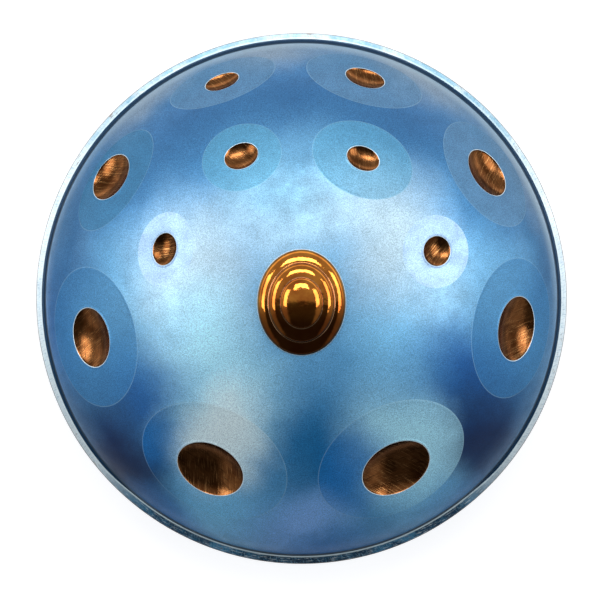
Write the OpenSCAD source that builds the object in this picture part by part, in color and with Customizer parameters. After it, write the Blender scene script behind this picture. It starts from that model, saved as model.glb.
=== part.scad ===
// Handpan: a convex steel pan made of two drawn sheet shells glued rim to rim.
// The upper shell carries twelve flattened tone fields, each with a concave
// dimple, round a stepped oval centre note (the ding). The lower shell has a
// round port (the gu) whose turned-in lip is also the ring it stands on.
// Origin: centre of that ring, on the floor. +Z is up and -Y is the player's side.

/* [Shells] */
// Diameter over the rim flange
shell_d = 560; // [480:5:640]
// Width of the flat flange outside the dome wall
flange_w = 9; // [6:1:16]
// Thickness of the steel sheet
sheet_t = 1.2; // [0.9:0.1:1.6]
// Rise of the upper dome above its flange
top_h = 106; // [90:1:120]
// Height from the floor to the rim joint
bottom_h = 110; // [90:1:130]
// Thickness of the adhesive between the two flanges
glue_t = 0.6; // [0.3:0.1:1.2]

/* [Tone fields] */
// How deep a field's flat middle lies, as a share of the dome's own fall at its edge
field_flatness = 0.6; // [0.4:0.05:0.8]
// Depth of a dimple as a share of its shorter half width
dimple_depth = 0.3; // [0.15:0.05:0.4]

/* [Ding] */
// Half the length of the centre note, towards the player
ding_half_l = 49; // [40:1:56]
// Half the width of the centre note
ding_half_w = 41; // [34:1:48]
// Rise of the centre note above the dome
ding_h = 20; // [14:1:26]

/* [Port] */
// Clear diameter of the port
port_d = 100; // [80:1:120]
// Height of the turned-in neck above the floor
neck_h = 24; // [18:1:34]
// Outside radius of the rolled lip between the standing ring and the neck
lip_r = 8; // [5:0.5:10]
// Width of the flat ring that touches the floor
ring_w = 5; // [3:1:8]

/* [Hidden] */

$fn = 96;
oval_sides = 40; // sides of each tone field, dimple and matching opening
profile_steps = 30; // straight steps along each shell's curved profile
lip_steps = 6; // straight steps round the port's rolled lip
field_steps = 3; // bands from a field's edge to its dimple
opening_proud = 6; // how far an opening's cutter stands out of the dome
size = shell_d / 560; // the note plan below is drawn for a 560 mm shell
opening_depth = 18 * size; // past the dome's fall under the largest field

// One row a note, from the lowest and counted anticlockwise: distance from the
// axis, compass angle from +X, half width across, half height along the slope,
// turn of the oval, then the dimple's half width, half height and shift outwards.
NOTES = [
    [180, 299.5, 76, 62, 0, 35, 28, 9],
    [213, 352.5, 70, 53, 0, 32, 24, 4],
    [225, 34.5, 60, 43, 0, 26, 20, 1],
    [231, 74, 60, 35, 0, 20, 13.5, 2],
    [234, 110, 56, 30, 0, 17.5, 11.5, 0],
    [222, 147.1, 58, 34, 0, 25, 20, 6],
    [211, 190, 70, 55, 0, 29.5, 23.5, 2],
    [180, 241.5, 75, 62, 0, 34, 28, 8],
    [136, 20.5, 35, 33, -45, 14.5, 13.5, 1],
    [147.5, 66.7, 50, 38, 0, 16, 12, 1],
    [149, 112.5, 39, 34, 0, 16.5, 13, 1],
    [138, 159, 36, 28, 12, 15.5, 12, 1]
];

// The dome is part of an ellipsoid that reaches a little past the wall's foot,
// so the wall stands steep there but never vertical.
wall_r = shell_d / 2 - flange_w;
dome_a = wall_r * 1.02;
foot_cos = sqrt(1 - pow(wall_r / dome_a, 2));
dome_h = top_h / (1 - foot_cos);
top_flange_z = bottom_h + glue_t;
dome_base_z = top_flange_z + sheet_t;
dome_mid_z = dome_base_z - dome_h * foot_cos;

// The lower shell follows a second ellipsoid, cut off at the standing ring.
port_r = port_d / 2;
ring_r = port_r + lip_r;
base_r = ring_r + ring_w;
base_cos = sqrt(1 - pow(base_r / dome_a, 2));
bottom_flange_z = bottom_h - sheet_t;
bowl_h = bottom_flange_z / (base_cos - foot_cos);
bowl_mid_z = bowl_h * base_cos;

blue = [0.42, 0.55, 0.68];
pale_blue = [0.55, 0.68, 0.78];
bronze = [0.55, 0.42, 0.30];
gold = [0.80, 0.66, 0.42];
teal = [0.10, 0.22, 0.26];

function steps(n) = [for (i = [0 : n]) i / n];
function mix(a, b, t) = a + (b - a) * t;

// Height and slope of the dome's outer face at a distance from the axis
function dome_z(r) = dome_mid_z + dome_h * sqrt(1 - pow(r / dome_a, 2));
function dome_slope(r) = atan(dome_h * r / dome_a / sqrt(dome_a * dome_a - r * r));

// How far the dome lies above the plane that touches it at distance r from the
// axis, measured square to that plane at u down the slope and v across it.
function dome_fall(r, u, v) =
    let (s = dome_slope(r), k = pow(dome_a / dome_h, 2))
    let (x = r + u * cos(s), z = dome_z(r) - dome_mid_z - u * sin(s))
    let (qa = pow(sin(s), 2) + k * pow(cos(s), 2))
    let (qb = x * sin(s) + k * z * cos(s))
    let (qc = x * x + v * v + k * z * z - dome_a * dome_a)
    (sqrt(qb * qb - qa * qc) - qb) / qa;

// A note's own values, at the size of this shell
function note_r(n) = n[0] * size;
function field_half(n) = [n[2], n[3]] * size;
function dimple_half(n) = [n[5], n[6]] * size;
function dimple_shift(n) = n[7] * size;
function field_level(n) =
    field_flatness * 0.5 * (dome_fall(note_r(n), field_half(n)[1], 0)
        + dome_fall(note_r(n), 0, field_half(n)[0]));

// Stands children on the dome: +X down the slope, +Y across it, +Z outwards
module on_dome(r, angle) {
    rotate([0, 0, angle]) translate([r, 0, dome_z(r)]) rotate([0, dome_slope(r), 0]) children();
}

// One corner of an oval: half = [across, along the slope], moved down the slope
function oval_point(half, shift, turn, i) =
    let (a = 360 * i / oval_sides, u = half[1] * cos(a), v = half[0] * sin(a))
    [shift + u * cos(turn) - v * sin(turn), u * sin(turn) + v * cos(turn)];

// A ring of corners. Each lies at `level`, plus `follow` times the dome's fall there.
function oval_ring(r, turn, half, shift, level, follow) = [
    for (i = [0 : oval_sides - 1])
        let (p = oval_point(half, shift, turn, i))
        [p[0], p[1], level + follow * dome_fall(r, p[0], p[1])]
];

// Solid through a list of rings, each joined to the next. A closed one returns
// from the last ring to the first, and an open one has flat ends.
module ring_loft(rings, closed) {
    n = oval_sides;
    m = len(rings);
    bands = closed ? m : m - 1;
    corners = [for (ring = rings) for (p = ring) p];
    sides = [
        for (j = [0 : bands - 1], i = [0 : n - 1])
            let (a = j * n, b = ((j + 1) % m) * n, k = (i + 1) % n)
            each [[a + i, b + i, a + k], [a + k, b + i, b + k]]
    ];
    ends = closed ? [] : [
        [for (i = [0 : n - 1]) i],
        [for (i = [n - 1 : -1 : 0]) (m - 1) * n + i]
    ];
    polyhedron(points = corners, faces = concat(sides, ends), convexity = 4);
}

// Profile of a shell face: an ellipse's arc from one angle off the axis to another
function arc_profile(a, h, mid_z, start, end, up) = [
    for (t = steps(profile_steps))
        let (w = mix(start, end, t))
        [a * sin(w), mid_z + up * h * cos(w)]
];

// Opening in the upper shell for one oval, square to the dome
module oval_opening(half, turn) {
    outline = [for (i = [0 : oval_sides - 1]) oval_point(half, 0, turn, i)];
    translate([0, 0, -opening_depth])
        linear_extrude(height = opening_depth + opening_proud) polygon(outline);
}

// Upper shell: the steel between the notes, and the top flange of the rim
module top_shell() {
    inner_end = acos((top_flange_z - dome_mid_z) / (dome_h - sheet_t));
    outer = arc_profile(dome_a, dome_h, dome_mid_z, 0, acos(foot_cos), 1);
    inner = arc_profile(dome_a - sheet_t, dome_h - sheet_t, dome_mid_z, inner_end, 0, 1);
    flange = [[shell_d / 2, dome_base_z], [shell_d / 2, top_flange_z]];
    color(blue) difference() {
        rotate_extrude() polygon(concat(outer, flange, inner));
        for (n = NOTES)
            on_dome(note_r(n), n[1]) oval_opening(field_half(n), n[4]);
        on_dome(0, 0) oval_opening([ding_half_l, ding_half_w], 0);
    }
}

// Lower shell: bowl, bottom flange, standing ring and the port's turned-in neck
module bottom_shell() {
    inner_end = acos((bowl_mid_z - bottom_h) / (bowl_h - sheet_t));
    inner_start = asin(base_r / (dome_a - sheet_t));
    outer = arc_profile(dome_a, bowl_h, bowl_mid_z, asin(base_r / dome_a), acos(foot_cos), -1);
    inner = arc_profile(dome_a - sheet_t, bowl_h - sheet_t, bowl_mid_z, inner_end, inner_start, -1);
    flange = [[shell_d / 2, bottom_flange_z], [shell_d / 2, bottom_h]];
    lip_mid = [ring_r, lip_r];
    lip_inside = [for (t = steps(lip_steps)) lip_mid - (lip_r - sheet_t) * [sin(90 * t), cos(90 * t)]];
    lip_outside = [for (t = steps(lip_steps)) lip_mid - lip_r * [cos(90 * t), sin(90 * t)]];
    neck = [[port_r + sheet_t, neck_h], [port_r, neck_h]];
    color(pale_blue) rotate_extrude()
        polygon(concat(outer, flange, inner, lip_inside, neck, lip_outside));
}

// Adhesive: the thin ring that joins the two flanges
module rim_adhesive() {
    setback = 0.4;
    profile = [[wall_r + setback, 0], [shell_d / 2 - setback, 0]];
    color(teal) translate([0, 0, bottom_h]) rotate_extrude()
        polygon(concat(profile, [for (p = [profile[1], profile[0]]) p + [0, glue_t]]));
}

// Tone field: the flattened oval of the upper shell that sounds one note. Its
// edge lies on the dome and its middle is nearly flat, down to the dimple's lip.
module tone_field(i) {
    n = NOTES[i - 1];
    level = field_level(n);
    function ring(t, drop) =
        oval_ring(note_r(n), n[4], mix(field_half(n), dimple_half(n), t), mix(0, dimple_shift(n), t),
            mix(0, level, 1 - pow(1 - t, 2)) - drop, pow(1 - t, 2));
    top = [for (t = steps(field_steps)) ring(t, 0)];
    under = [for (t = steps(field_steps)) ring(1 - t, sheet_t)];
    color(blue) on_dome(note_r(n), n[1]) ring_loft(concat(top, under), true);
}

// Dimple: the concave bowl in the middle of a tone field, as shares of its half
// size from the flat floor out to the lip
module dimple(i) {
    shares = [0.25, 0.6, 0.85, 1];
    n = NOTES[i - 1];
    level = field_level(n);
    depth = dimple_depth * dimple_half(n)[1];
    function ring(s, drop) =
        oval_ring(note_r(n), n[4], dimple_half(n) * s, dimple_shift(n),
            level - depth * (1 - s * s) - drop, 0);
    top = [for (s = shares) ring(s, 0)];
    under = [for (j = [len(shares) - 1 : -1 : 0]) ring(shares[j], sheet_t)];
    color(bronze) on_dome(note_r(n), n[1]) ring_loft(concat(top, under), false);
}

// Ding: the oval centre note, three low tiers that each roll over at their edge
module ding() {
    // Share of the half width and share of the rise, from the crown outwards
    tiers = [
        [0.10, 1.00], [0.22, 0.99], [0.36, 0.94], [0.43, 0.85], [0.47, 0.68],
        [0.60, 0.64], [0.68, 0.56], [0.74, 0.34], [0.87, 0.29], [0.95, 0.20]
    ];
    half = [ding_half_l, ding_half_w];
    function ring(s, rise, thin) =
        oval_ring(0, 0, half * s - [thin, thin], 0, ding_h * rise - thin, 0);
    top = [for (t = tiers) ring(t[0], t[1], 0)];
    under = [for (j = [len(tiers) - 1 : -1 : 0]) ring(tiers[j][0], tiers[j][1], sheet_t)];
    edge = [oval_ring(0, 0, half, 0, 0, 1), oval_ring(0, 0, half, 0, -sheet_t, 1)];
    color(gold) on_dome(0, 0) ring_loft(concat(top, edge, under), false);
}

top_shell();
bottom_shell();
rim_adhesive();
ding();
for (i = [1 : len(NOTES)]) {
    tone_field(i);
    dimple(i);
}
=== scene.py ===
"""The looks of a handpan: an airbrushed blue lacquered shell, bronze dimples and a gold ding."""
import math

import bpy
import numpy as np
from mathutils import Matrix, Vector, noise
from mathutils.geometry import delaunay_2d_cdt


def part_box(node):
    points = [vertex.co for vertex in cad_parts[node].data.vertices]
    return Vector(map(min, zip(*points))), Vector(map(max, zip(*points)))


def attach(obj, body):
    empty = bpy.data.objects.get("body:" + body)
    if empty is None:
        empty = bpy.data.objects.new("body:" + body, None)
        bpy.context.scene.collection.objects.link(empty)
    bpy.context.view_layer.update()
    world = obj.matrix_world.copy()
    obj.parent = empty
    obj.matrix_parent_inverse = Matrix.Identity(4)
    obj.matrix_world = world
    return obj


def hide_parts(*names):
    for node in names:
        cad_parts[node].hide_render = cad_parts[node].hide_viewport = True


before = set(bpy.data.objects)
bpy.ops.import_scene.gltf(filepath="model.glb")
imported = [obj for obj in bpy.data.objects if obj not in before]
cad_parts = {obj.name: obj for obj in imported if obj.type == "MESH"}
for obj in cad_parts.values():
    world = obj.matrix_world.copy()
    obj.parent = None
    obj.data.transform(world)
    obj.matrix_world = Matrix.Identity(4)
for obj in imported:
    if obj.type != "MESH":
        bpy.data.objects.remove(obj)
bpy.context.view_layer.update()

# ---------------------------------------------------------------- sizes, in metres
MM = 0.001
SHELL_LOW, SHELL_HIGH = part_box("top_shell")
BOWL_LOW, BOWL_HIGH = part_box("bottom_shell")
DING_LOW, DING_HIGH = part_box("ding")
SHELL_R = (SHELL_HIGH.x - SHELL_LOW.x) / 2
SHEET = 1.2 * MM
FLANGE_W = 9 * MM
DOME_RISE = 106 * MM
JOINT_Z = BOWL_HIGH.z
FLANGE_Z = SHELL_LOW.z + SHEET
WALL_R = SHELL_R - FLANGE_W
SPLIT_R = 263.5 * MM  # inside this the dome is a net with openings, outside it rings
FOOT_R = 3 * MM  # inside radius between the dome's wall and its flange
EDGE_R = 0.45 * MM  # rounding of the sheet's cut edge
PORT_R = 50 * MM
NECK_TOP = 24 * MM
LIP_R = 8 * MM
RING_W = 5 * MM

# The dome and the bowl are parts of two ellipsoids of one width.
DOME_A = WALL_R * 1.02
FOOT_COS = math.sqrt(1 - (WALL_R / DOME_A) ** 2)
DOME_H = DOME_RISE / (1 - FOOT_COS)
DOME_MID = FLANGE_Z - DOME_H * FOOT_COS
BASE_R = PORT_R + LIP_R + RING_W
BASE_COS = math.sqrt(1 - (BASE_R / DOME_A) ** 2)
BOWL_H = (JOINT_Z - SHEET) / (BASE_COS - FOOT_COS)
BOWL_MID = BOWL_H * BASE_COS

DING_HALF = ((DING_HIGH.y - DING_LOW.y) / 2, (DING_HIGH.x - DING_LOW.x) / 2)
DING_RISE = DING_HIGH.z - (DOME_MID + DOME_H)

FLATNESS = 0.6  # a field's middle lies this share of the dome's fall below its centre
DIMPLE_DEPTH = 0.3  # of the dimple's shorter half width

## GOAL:
In the listing above, find the line with "top_shell();" and the line with "obj.data.transform(world)", then print exactly those lines and every line between them.

## WRITTEN RESPONSE:
top_shell();
bottom_shell();
rim_adhesive();
ding();
for (i = [1 : len(NOTES)]) {
    tone_field(i);
    dimple(i);
}
=== scene.py ===
"""The looks of a handpan: an airbrushed blue lacquered shell, bronze dimples and a gold ding."""
import math

import bpy
import numpy as np
from mathutils import Matrix, Vector, noise
from mathutils.geometry import delaunay_2d_cdt


def part_box(node):
    points = [vertex.co for vertex in cad_parts[node].data.vertices]
    return Vector(map(min, zip(*points))), Vector(map(max, zip(*points)))


def attach(obj, body):
    empty = bpy.data.objects.get("body:" + body)
    if empty is None:
        empty = bpy.data.objects.new("body:" + body, None)
        bpy.context.scene.collection.objects.link(empty)
    bpy.context.view_layer.update()
    world = obj.matrix_world.copy()
    obj.parent = empty
    obj.matrix_parent_inverse = Matrix.Identity(4)
    obj.matrix_world = world
    return obj


def hide_parts(*names):
    for node in names:
        cad_parts[node].hide_render = cad_parts[node].hide_viewport = True


before = set(bpy.data.objects)
bpy.ops.import_scene.gltf(filepath="model.glb")
imported = [obj for obj in bpy.data.objects if obj not in before]
cad_parts = {obj.name: obj for obj in imported if obj.type == "MESH"}
for obj in cad_parts.values():
    world = obj.matrix_world.copy()
    obj.parent = None
    obj.data.transform(world)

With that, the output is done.